_Your goal:_ Read through the data and report every line in which the word "axes" occurs.

_Provided material:_
## Start

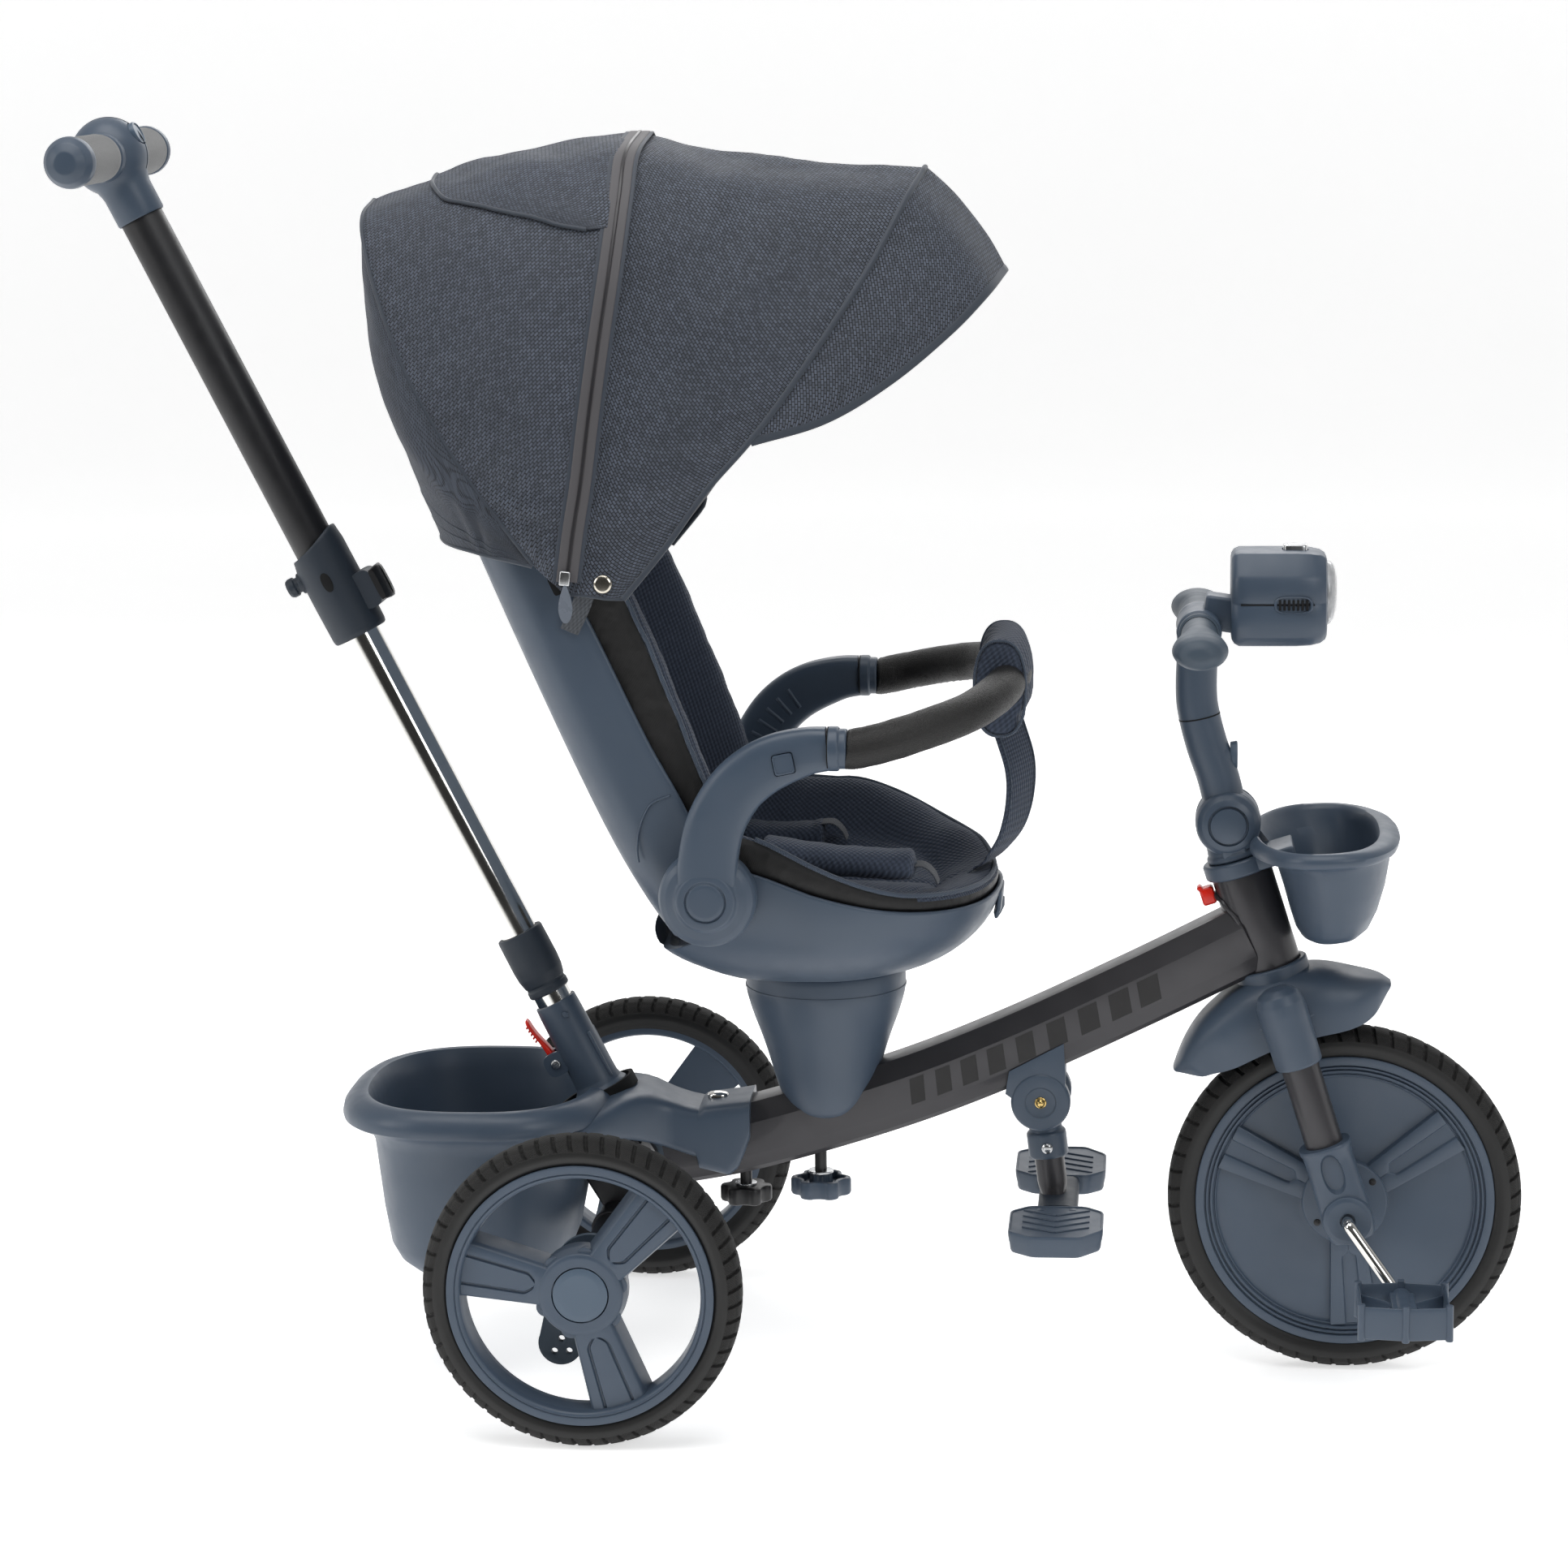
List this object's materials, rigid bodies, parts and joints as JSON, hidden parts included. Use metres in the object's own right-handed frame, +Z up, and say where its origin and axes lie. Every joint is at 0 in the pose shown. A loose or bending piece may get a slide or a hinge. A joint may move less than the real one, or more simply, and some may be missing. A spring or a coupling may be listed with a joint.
{
  "type": "child tricycle",
  "caption": "Child tricycle with a telescopic push handle, reclining swivel seat, folding fabric canopy, bumper bar, folding footrest and baskets.",
  "frame": {"origin": "middle of the bounding box's lower face, on the ground under the tricycle's middle plane", "axes": "+X forward, towards the front wheel; +Y to the rider's left, along the axles; +Z up"},
  "size_m": [1.1818, 0.5016, 1.0387],
  "materials": {
    "slate": "satin slate blue-grey moulding, finely grained",
    "frame_paint": "satin charcoal powder coat",
    "black_plastic": "satin black moulding",
    "tyre": "dull black tyre with a cut tread",
    "black_tube": "gloss black anodised tube",
    "chrome": "bright plated steel",
    "red_plastic": "gloss red moulding",
    "foam": "dull dark grey foam",
    "canopy_fabric": "navy mesh cloth with a diagonal weave",
    "pad_fabric": "padded navy mesh cloth with black satin sides and blue-grey piping",
    "leatherette": "grained black leatherette",
    "clear_lens": "clear lens",
    "silver_button": "silver plastic"
  },
  "bodies": {
    "frame": {"main_frame": "frame_paint", "rear_strut": "black_plastic", "rear_basket": "slate", "seat_pedestal": "slate", "footrest_bracket": "slate"},
    "seat_screw": {"seat_knob": "slate"},
    "basket_screw": {"basket_knob": "black_plastic"},
    "brake_right": {"brake_lever_right": "slate"},
    "brake_left": {"brake_lever_left": "slate"},
    "wheel_right": {"rear_rim_right": "slate", "rear_tyre_right": "tyre"},
    "wheel_left": {"rear_rim_left": "slate", "rear_tyre_left": "tyre"},
    "steering": {"fork": "frame_paint", "leg_cap_left": "slate", "leg_cap_right": "slate", "fender": "slate", "front_basket": "slate", "stem_base": "slate"},
    "wheel_front": {"front_rim": "slate", "front_tyre": "tyre", "crank": "chrome"},
    "pedal_right": {"pedal_right": "slate"},
    "pedal_left": {"pedal_left": "slate"},
    "handlebar": {"stem": "slate", "grip_left": "slate", "grip_right": "slate", "light_box": "slate", "light_lens": "clear_lens"},
    "stem_button": {"stem_button": "slate"},
    "light_button": {"light_button": "silver_button"},
    "head_lock": {"head_lock": "red_plastic"},
    "handle_lower": {"handle_receiver": "slate", "lower_tube": "chrome"},
    "release_lever": {"release_lever": "red_plastic"},
    "handle_upper": {"upper_tube": "black_tube", "telescopic_collar": "slate", "handle_hub": "slate", "handle_grip_left": "foam", "handle_grip_right": "foam"},
    "clamp_lever": {"clamp_lever": "black_plastic"},
    "hub_button": {"hub_button": "slate"},
    "seat": {"seat_shell": "slate", "seat_pad": "pad_fabric", "arm_left": "slate", "arm_right": "slate", "crotch_strap": "pad_fabric"},
    "arm_button_right": {"arm_button_right": "slate"},
    "arm_button_left": {"arm_button_left": "slate"},
    "bumper": {"bumper_bar": "leatherette", "bumper_wrap": "pad_fabric"},
    "backrest": {"back_shell": "slate", "back_pad": "pad_fabric", "canopy_rear": "canopy_fabric", "canopy_front": "canopy_fabric"},
    "recline_lever": {"recline_lever": "black_plastic"},
    "canopy_bow": {"canopy_visor": "canopy_fabric"},
    "footrest": {"footrest_stem": "slate"},
    "footplate_right": {"footplate_right": "slate"},
    "footplate_left": {"footplate_left": "slate"}
  },
  "joints": [
    {"name": "steer", "type": "hinge", "parent": "frame", "child": "steering", "pos_m": [0.4455, 0, 0.1454], "axis": [-0.3007, 0, 0.9537], "range_deg": [-30, 30]},
    {"name": "front_wheel_spin", "type": "hinge", "parent": "steering", "child": "wheel_front", "pos_m": [0.4455, 0, 0.1454], "axis": [0, 1, 0], "continuous": true},
    {"name": "pedal_right_spin", "type": "hinge", "parent": "wheel_front", "child": "pedal_right", "pos_m": [0.487, -0.15, 0.0899], "axis": [0, 1, 0], "continuous": true},
    {"name": "pedal_left_spin", "type": "hinge", "parent": "wheel_front", "child": "pedal_left", "pos_m": [0.404, 0.15, 0.2009], "axis": [0, 1, 0], "continuous": true},
    {"name": "wheel_right_spin", "type": "hinge", "parent": "frame", "child": "wheel_right", "pos_m": [-0.16, -0.231, 0.127], "axis": [0, 1, 0], "continuous": true},
    {"name": "wheel_left_spin", "type": "hinge", "parent": "frame", "child": "wheel_left", "pos_m": [-0.16, 0.231, 0.127], "axis": [0, 1, 0], "continuous": true},
    {"name": "brake_right_press", "type": "hinge", "parent": "frame", "child": "brake_right", "pos_m": [-0.16, -0.1775, 0.127], "axis": [0, -1, 0], "range_deg": [0, 15]},
    {"name": "brake_left_press", "type": "hinge", "parent": "frame", "child": "brake_left", "pos_m": [-0.16, 0.1775, 0.127], "axis": [0, -1, 0], "range_deg": [0, 15]},
    {"name": "seat_screw_turn", "type": "hinge", "parent": "frame", "child": "seat_screw", "pos_m": [0.011, 0, 0.15], "axis": [0, 0, 1], "continuous": true},
    {"name": "basket_screw_turn", "type": "hinge", "parent": "frame", "child": "basket_screw", "pos_m": [-0.052, 0, 0.142], "axis": [0, 0, 1], "continuous": true},
    {"name": "handlebar_tilt", "type": "hinge", "parent": "steering", "child": "handlebar", "pos_m": [0.348, 0, 0.4613], "axis": [0, 1, 0], "range_deg": [-15, 15]},
    {"name": "stem_button_press", "type": "slide", "parent": "handlebar", "child": "stem_button", "axis": [-1, 0, 0], "range_m": [0, 0.0025], "stiffness_N_per_m": 300},
    {"name": "light_button_press", "type": "slide", "parent": "handlebar", "child": "light_button", "axis": [-0.02, 0, -0.9998], "range_m": [0, 0.002], "stiffness_N_per_m": 300},
    {"name": "head_lock_turn", "type": "hinge", "parent": "frame", "child": "head_lock", "pos_m": [0.33428, 0, 0.39239], "axis": [0, -1, 0], "range_deg": [0, 20]},
    {"name": "handle_turn", "type": "hinge", "parent": "frame", "child": "handle_lower", "pos_m": [-0.171, 0, 0.227], "axis": [-0.4462, 0, 0.8949], "range_deg": [-30, 30]},
    {"name": "handle_slide", "type": "slide", "parent": "handle_lower", "child": "handle_upper", "axis": [0.4462, 0, -0.8949], "range_m": [0, 0.25]},
    {"name": "release_lever_pull", "type": "hinge", "parent": "handle_lower", "child": "release_lever", "pos_m": [-0.2105, 0, 0.25245], "axis": [0, -1, 0], "range_deg": [0, 25]},
    {"name": "clamp_lever_open", "type": "hinge", "parent": "handle_upper", "child": "clamp_lever", "pos_m": [-0.33863, 0, 0.64793], "axis": [0, 1, 0], "range_deg": [0, 70]},
    {"name": "hub_button_press", "type": "slide", "parent": "handle_upper", "child": "hub_button", "axis": [-0.8949, 0, -0.4462], "range_m": [0, 0.0025], "stiffness_N_per_m": 300},
    {"name": "seat_swivel", "type": "hinge", "parent": "frame", "child": "seat", "pos_m": [0.017, 0, 0.3265], "axis": [0, 0, 1], "range_deg": [0, 180]},
    {"name": "arm_button_right_press", "type": "slide", "parent": "seat", "child": "arm_button_right", "axis": [0, 1, 0], "range_m": [0, 0.0025], "stiffness_N_per_m": 300},
    {"name": "arm_button_left_press", "type": "slide", "parent": "seat", "child": "arm_button_left", "axis": [0, -1, 0], "range_m": [0, 0.0025], "stiffness_N_per_m": 300},
    {"name": "bumper_slide", "type": "slide", "parent": "seat", "child": "bumper", "axis": [1, 0, 0], "range_m": [0, 0.05], "deforming": ["crotch_strap"]},
    {"name": "recline", "type": "hinge", "parent": "seat", "child": "backrest", "pos_m": [-0.062, 0, 0.4314], "axis": [0, 1, 0], "range_deg": [-10, 0]},
    {"name": "recline_lever_pull", "type": "hinge", "parent": "backrest", "child": "recline_lever", "pos_m": [-0.13313, 0, 0.42608], "axis": [0, 1, 0], "range_deg": [0, 20]},
    {"name": "canopy_fold", "type": "hinge", "parent": "backrest", "child": "canopy_bow", "pos_m": [-0.14, 0, 0.679], "axis": [0, -1, 0], "range_deg": [0, 33], "deforming": ["canopy_front"]},
    {"name": "footrest_fold", "type": "hinge", "parent": "frame", "child": "footrest", "pos_m": [0.1954, 0, 0.2288], "axis": [0, 1, 0], "range_deg": [0, 60]},
    {"name": "footplate_right_fold", "type": "hinge", "parent": "footrest", "child": "footplate_right", "pos_m": [0.2097, -0.0455, 0.148], "axis": [-1, 0, 0], "range_deg": [0, 80]},
    {"name": "footplate_left_fold", "type": "hinge", "parent": "footrest", "child": "footplate_left", "pos_m": [0.2097, 0.0455, 0.148], "axis": [1, 0, 0], "range_deg": [0, 80]}
  ],
  "couplings": [
    {"joint": "handle_turn", "follows": "steer", "ratio": 1}
  ]
}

## End

_Full answer:_
List this object's materials, rigid bodies, parts and joints as JSON, hidden parts included. Use metres in the object's own right-handed frame, +Z up, and say where its origin and axes lie. Every joint is at 0 in the pose shown. A loose or bending piece may get a slide or a hinge. A joint may move less than the real one, or more simply, and some may be missing. A spring or a coupling may be listed with a joint.
  "frame": {"origin": "middle of the bounding box's lower face, on the ground under the tricycle's middle plane", "axes": "+X forward, towards the front wheel; +Y to the rider's left, along the axles; +Z up"},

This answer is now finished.